### [REQUIRED WORK]
Write the material out again in full, exactly.

### [DATASET CONTENT]
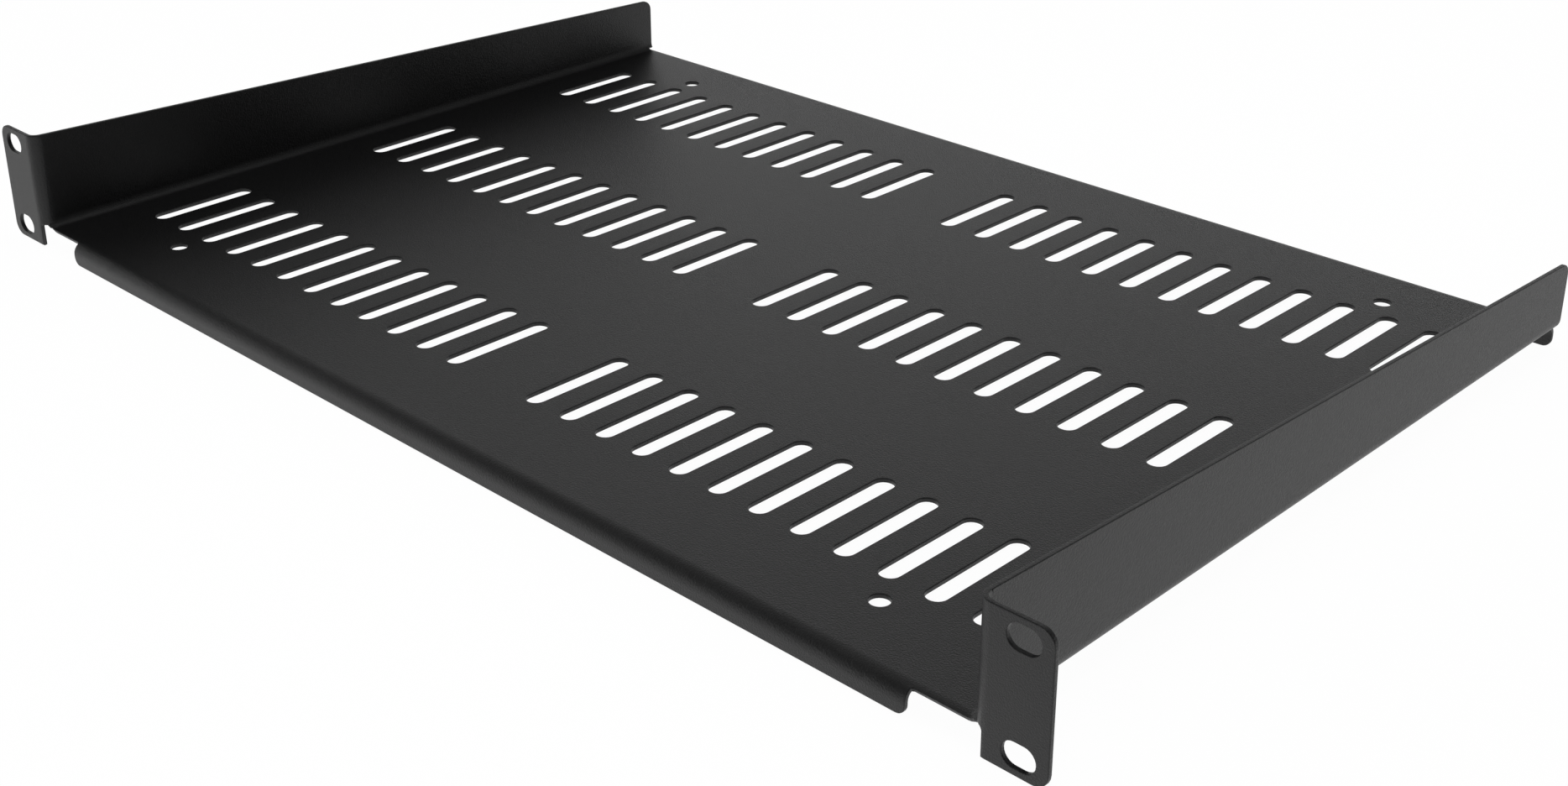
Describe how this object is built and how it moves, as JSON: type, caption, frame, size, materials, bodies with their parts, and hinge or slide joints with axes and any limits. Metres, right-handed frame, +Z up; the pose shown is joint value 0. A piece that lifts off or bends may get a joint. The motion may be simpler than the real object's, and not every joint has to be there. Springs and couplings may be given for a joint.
{
  "type": "cantilever rack shelf",
  "caption": "Vented cantilever shelf for a 19-inch rack, folded from sheet steel: slotted ears in front, side flanges that taper to the back, and lips turned down along front and back.",
  "frame": {"origin": "middle of the four mounting slots, on the back faces of the two ears, where they meet the rack's rails", "axes": "+X across the rack to the right as seen from the front, +Y back into the rack, +Z up"},
  "size_m": [0.4826, 0.3037, 0.0441],
  "materials": {
    "shelf_sheet": "fine-textured satin black powder coat"
  },
  "bodies": {
    "root": {"shelf_sheet": "shelf_sheet"}
  },
  "joints": []
}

### [EXERCISE ANSWER]
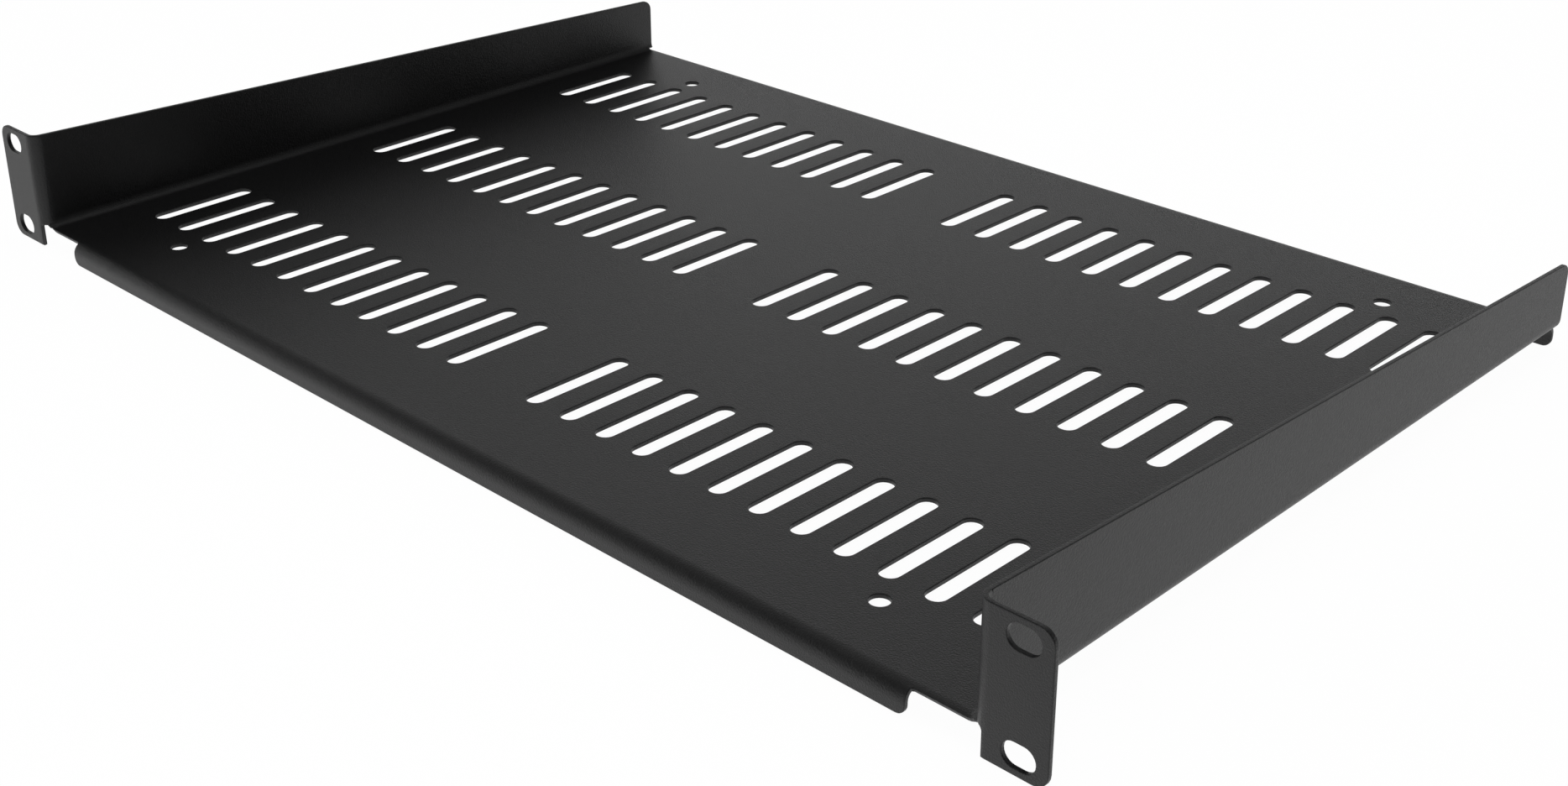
Describe how this object is built and how it moves, as JSON: type, caption, frame, size, materials, bodies with their parts, and hinge or slide joints with axes and any limits. Metres, right-handed frame, +Z up; the pose shown is joint value 0. A piece that lifts off or bends may get a joint. The motion may be simpler than the real object's, and not every joint has to be there. Springs and couplings may be given for a joint.
{
  "type": "cantilever rack shelf",
  "caption": "Vented cantilever shelf for a 19-inch rack, folded from sheet steel: slotted ears in front, side flanges that taper to the back, and lips turned down along front and back.",
  "frame": {"origin": "middle of the four mounting slots, on the back faces of the two ears, where they meet the rack's rails", "axes": "+X across the rack to the right as seen from the front, +Y back into the rack, +Z up"},
  "size_m": [0.4826, 0.3037, 0.0441],
  "materials": {
    "shelf_sheet": "fine-textured satin black powder coat"
  },
  "bodies": {
    "root": {"shelf_sheet": "shelf_sheet"}
  },
  "joints": []
}